** WHAT YOU WILL DO **
Write out, precisely and in full, each line of the material.

(Records from a data collection)
# # # #

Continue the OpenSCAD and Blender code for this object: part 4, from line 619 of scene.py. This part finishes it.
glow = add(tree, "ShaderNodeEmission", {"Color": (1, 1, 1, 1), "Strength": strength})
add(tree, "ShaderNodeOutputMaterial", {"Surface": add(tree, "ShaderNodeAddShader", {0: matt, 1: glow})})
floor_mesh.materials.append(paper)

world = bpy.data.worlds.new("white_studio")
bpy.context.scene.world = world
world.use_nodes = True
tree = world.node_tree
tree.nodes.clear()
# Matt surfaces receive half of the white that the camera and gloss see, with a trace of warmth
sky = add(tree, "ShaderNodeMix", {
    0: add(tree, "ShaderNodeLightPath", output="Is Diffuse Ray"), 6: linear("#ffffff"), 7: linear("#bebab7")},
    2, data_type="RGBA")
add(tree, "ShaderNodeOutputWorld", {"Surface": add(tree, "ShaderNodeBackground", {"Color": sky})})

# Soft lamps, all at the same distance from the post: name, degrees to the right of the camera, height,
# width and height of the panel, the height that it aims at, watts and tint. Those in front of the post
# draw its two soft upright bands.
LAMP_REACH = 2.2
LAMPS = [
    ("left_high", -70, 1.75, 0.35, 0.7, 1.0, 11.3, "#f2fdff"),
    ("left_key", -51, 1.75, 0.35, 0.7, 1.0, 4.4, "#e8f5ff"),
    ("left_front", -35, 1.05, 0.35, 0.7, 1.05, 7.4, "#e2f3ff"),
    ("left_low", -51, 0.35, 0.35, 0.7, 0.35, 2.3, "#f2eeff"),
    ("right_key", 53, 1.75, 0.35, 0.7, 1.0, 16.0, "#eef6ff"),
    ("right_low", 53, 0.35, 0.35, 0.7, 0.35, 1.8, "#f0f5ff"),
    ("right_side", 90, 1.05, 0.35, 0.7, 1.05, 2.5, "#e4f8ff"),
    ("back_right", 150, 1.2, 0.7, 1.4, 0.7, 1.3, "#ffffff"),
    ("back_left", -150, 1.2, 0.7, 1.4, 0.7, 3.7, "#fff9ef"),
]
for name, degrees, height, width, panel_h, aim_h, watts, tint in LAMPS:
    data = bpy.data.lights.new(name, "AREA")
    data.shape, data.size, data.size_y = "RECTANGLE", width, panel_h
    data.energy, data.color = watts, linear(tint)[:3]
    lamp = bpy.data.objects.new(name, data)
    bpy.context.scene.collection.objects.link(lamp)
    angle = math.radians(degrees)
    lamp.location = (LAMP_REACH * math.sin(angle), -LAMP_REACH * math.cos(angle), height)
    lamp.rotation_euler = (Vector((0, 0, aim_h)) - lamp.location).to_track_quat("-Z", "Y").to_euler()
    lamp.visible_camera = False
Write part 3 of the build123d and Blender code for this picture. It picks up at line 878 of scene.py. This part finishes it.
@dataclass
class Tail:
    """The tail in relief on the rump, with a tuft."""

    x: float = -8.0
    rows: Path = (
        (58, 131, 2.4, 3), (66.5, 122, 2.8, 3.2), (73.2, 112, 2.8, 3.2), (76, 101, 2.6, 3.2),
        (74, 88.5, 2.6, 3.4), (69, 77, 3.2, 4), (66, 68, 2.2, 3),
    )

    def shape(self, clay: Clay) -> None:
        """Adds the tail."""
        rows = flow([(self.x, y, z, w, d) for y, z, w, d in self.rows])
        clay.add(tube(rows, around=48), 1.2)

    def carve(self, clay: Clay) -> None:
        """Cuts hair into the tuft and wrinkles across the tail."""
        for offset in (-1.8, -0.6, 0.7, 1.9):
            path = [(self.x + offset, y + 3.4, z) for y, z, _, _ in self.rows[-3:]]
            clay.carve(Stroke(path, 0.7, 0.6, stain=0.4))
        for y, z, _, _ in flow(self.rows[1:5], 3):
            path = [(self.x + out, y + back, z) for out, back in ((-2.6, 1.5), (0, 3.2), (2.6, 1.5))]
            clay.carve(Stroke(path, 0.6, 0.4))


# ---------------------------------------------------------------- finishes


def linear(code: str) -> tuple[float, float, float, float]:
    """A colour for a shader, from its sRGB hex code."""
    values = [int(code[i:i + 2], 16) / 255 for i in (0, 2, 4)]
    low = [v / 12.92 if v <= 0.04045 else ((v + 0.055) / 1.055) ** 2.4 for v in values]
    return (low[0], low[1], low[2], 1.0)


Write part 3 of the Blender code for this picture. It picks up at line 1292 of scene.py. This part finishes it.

# # # #

** EXERCISE SOLUTION **
Continue the OpenSCAD and Blender code for this object: part 4, from line 619 of scene.py. This part finishes it.
glow = add(tree, "ShaderNodeEmission", {"Color": (1, 1, 1, 1), "Strength": strength})
add(tree, "ShaderNodeOutputMaterial", {"Surface": add(tree, "ShaderNodeAddShader", {0: matt, 1: glow})})
floor_mesh.materials.append(paper)

world = bpy.data.worlds.new("white_studio")
bpy.context.scene.world = world
world.use_nodes = True
tree = world.node_tree
tree.nodes.clear()
# Matt surfaces receive half of the white that the camera and gloss see, with a trace of warmth
sky = add(tree, "ShaderNodeMix", {
    0: add(tree, "ShaderNodeLightPath", output="Is Diffuse Ray"), 6: linear("#ffffff"), 7: linear("#bebab7")},
    2, data_type="RGBA")
add(tree, "ShaderNodeOutputWorld", {"Surface": add(tree, "ShaderNodeBackground", {"Color": sky})})

# Soft lamps, all at the same distance from the post: name, degrees to the right of the camera, height,
# width and height of the panel, the height that it aims at, watts and tint. Those in front of the post
# draw its two soft upright bands.
LAMP_REACH = 2.2
LAMPS = [
    ("left_high", -70, 1.75, 0.35, 0.7, 1.0, 11.3, "#f2fdff"),
    ("left_key", -51, 1.75, 0.35, 0.7, 1.0, 4.4, "#e8f5ff"),
    ("left_front", -35, 1.05, 0.35, 0.7, 1.05, 7.4, "#e2f3ff"),
    ("left_low", -51, 0.35, 0.35, 0.7, 0.35, 2.3, "#f2eeff"),
    ("right_key", 53, 1.75, 0.35, 0.7, 1.0, 16.0, "#eef6ff"),
    ("right_low", 53, 0.35, 0.35, 0.7, 0.35, 1.8, "#f0f5ff"),
    ("right_side", 90, 1.05, 0.35, 0.7, 1.05, 2.5, "#e4f8ff"),
    ("back_right", 150, 1.2, 0.7, 1.4, 0.7, 1.3, "#ffffff"),
    ("back_left", -150, 1.2, 0.7, 1.4, 0.7, 3.7, "#fff9ef"),
]
for name, degrees, height, width, panel_h, aim_h, watts, tint in LAMPS:
    data = bpy.data.lights.new(name, "AREA")
    data.shape, data.size, data.size_y = "RECTANGLE", width, panel_h
    data.energy, data.color = watts, linear(tint)[:3]
    lamp = bpy.data.objects.new(name, data)
    bpy.context.scene.collection.objects.link(lamp)
    angle = math.radians(degrees)
    lamp.location = (LAMP_REACH * math.sin(angle), -LAMP_REACH * math.cos(angle), height)
    lamp.rotation_euler = (Vector((0, 0, aim_h)) - lamp.location).to_track_quat("-Z", "Y").to_euler()
    lamp.visible_camera = False
Write part 3 of the build123d and Blender code for this picture. It picks up at line 878 of scene.py. This part finishes it.
@dataclass
class Tail:
    """The tail in relief on the rump, with a tuft."""

    x: float = -8.0
    rows: Path = (
        (58, 131, 2.4, 3), (66.5, 122, 2.8, 3.2), (73.2, 112, 2.8, 3.2), (76, 101, 2.6, 3.2),
        (74, 88.5, 2.6, 3.4), (69, 77, 3.2, 4), (66, 68, 2.2, 3),
    )

    def shape(self, clay: Clay) -> None:
        """Adds the tail."""
        rows = flow([(self.x, y, z, w, d) for y, z, w, d in self.rows])
        clay.add(tube(rows, around=48), 1.2)

    def carve(self, clay: Clay) -> None:
        """Cuts hair into the tuft and wrinkles across the tail."""
        for offset in (-1.8, -0.6, 0.7, 1.9):
            path = [(self.x + offset, y + 3.4, z) for y, z, _, _ in self.rows[-3:]]
            clay.carve(Stroke(path, 0.7, 0.6, stain=0.4))
        for y, z, _, _ in flow(self.rows[1:5], 3):
            path = [(self.x + out, y + back, z) for out, back in ((-2.6, 1.5), (0, 3.2), (2.6, 1.5))]
            clay.carve(Stroke(path, 0.6, 0.4))


# ---------------------------------------------------------------- finishes


def linear(code: str) -> tuple[float, float, float, float]:
    """A colour for a shader, from its sRGB hex code."""
    values = [int(code[i:i + 2], 16) / 255 for i in (0, 2, 4)]
    low = [v / 12.92 if v <= 0.04045 else ((v + 0.055) / 1.055) ** 2.4 for v in values]
    return (low[0], low[1], low[2], 1.0)


Write part 3 of the Blender code for this picture. It picks up at line 1292 of scene.py. This part finishes it.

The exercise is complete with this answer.